-- BEGIN RECORDED DATA --
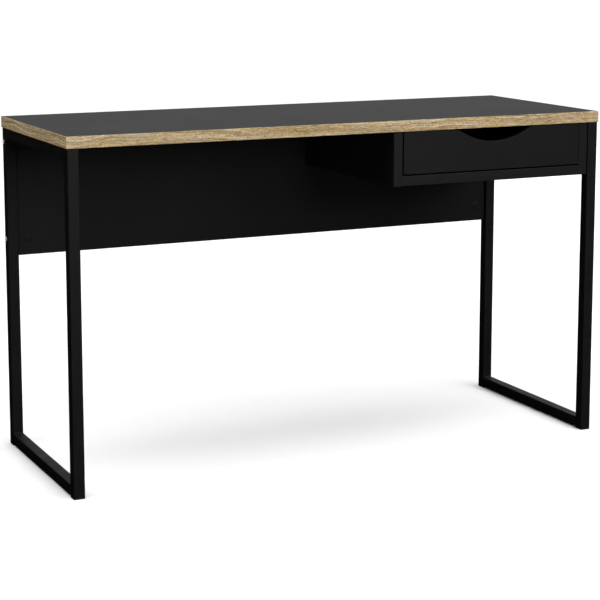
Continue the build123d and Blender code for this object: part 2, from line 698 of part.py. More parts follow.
screw_into_side = headed(SCREW, SHEET + SIDE_SCREW_BITE, SCREW_HEAD)
save(set_out(screw_into_side, fixed_runner_screws), "cabinet_runner_screws")
screw_under_drawer = headed(SCREW, SHEET + BASE_SCREW_BITE, SCREW_HEAD)
save(set_out(screw_under_drawer, moving_runner_screws), "drawer_runner_screws")

# ---------------------------------------------------------------- drawer
groove_z = (GROOVE_Z, GROOVE_Z + GROOVE_HEIGHT)
hardboard_z = (HARDBOARD_Z, HARDBOARD_Z + HARDBOARD)

# The front has a finger scoop: one wide hollow whose shoulders round over into the top edge. One
# strip of edging runs all round it, so the board inside is smaller by the edging's thickness.
with BuildSketch(Plane.XZ.offset(-BOX_FRONT_Y)) as front_outline:
    with Locations(((FRONT_LEFT + FRONT_RIGHT) / 2, (FRONT_BOTTOM + FRONT_TOP) / 2)):
        Rectangle(FRONT_RIGHT - FRONT_LEFT, FRONT_TOP - FRONT_BOTTOM)
    with Locations((SCOOP_X, FRONT_TOP - SCOOP_DEPTH + SCOOP_RADIUS)):
        Circle(SCOOP_RADIUS, mode=Mode.SUBTRACT)
    shoulders = front_outline.vertices().filter_by_position(Axis.X, FRONT_LEFT + 1, FRONT_RIGHT - 1)
    fillet(shoulders, SCOOP_SHOULDER)

with BuildSketch(Plane.XZ.offset(-BOX_FRONT_Y)) as front_board:
    add(front_outline.sketch_local)
    offset(amount=-EDGING, kind=Kind.INTERSECTION, mode=Mode.REPLACE)

with BuildPart() as drawer_front_edging:
    extrude(front_outline.sketch, amount=PANEL)
    fillet(drawer_front_edging.faces().sort_by(Axis.Y)[0].edges(), EDGING_ARRIS)
    extrude(front_board.sketch, amount=PANEL, mode=Mode.SUBTRACT)
save(drawer_front_edging, "drawer_front_edging")

with BuildPart() as drawer_front:
    extrude(front_board.sketch, amount=PANEL)
    block(
        (BOX_LEFT, BOX_RIGHT), (BOX_FRONT_Y - GROOVE_DEPTH, BOX_FRONT_Y), groove_z, mode=Mode.SUBTRACT
    )
    drill(opposite(drawer_cams), CAM_BOLT_THREAD[0] + FIT, CAM_BOLT_THREAD[1] + FIT)
    drill(opposite(drawer_dowels), SMALL_DOWEL[0] + FIT, SMALL_DOWEL_IN_FACE + FIT)
save(drawer_front, "drawer_front")

for name, outer_x, inner_x in (
    ("left", BOX_LEFT, BOX_LEFT + DRAWER_BOARD),
    ("right", BOX_RIGHT, BOX_RIGHT - DRAWER_BOARD),
):
    towards_middle = (inner_x - outer_x) / DRAWER_BOARD
    with BuildPart() as drawer_side:
        block(sorted((outer_x, inner_x)), (BOX_FRONT_Y, BOX_REAR_Y), (DRAWER_BASE, DRAWER_TOP - EDGING))
        chamfer(drawer_side.edges().filter_by(Axis.Y).group_by(Axis.Z)[0], BOARD_ARRIS)
        groove_x = sorted((inner_x, inner_x - towards_middle * GROOVE_DEPTH))
        block(groove_x, (BOX_FRONT_Y, BOX_REAR_Y), groove_z, mode=Mode.SUBTRACT)
        bore_for_cams(drawer_cams, DRAWER_BOARD, SMALL_CAM)
        bore_for_dowels(drawer_dowels, SMALL_DOWEL, SMALL_DOWEL_IN_FACE)
        drill(drawer_back_screws, SCREW + CLEARANCE, DRAWER_BOARD)
        drill(moving_runner_screws, SCREW + FIT, SHEET + BASE_SCREW_BITE + FIT)
    save(drawer_side, f"drawer_{name}_side")

with BuildPart() as drawer_back:
    block(
        (BOX_LEFT + DRAWER_BOARD, BOX_RIGHT - DRAWER_BOARD),
        (BOX_REAR_Y - DRAWER_BOARD, BOX_REAR_Y),
        (hardboard_z[1], DRAWER_TOP - EDGING),
    )
    drill(drawer_back_screws, SCREW + FIT, BACK_SCREW_LENGTH + PILOT_SPARE)
    drill(drawer_bottom_screws, SCREW + FIT, HARDBOARD + SIDE_SCREW_BITE + PILOT_SPARE)
save(drawer_back, "drawer_back")

with BuildPart() as drawer_box_edging:
    edge_z = (DRAWER_TOP - EDGING, DRAWER_TOP)
    for x in ((BOX_LEFT, BOX_LEFT + DRAWER_BOARD), (BOX_RIGHT - DRAWER_BOARD, BOX_RIGHT)):
        add(edging_strip(x, (BOX_FRONT_Y, BOX_REAR_Y), edge_z, UP, Axis.Y))
    back_x = (BOX_LEFT + DRAWER_BOARD + EDGING_GAP, BOX_RIGHT - DRAWER_BOARD - EDGING_GAP)
    add(edging_strip(back_x, (BOX_REAR_Y - DRAWER_BOARD, BOX_REAR_Y), edge_z, UP, Axis.X))
save(drawer_box_edging, "drawer_box_edging")

# The bottom slides in from behind, along the grooves and under the back.
with BuildPart() as drawer_bottom:
    in_groove = DRAWER_BOARD - GROOVE_DEPTH + 0.2
    block(
        (BOX_LEFT + in_groove, BOX_RIGHT - in_groove),
        (BOX_FRONT_Y - GROOVE_DEPTH + 0.2, BOX_REAR_Y),
        hardboard_z,
    )
    drill(drawer_bottom_screws, SCREW + CLEARANCE, HARDBOARD)
save(drawer_bottom, "drawer_bottom")

save(cam_locks(drawer_cams, DRAWER_BOARD, SMALL_CAM), "drawer_cam_locks")
save(cam_bolts(drawer_cams), "drawer_cam_bolts")
save(dowels(drawer_dowels, SMALL_DOWEL, SMALL_DOWEL_IN_FACE), "drawer_dowels")
screw_into_back = headed(SCREW, BACK_SCREW_LENGTH, SCREW_HEAD)
save(set_out(screw_into_back, drawer_back_screws), "drawer_back_screws")
screw_under_back = headed(SCREW, HARDBOARD + SIDE_SCREW_BITE, SCREW_HEAD)
save(set_out(screw_under_back, drawer_bottom_screws), "drawer_bottom_screws")
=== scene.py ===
import math

import bmesh
import bpy
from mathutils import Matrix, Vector


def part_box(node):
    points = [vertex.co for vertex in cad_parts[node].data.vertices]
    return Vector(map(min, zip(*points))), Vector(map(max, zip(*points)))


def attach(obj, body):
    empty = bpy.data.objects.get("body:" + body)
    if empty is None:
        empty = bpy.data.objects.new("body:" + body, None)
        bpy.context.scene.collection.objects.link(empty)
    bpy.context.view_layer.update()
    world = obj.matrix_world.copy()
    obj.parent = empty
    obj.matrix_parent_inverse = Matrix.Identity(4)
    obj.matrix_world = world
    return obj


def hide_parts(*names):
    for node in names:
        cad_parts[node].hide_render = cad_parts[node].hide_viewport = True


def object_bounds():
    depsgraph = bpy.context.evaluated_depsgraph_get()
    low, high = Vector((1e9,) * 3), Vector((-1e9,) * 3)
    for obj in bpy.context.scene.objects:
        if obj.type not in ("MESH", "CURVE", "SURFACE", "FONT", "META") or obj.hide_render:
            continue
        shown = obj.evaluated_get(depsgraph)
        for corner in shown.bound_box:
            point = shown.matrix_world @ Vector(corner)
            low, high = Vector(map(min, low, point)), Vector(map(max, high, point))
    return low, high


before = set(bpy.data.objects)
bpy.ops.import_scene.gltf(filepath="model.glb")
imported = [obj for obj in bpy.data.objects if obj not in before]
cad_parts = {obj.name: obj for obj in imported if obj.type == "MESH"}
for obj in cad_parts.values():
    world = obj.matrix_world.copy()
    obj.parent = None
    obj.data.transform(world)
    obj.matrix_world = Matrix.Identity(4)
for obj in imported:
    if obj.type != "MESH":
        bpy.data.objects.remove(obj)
cad_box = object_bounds()
bpy.ops.object.select_all(action="DESELECT")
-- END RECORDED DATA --
## YOUR OBJECTIVE
Pull out every line in the data above that has the word "return".

## EXERCISE OUTPUT
    return Vector(map(min, zip(*points))), Vector(map(max, zip(*points)))
    return obj
    return low, high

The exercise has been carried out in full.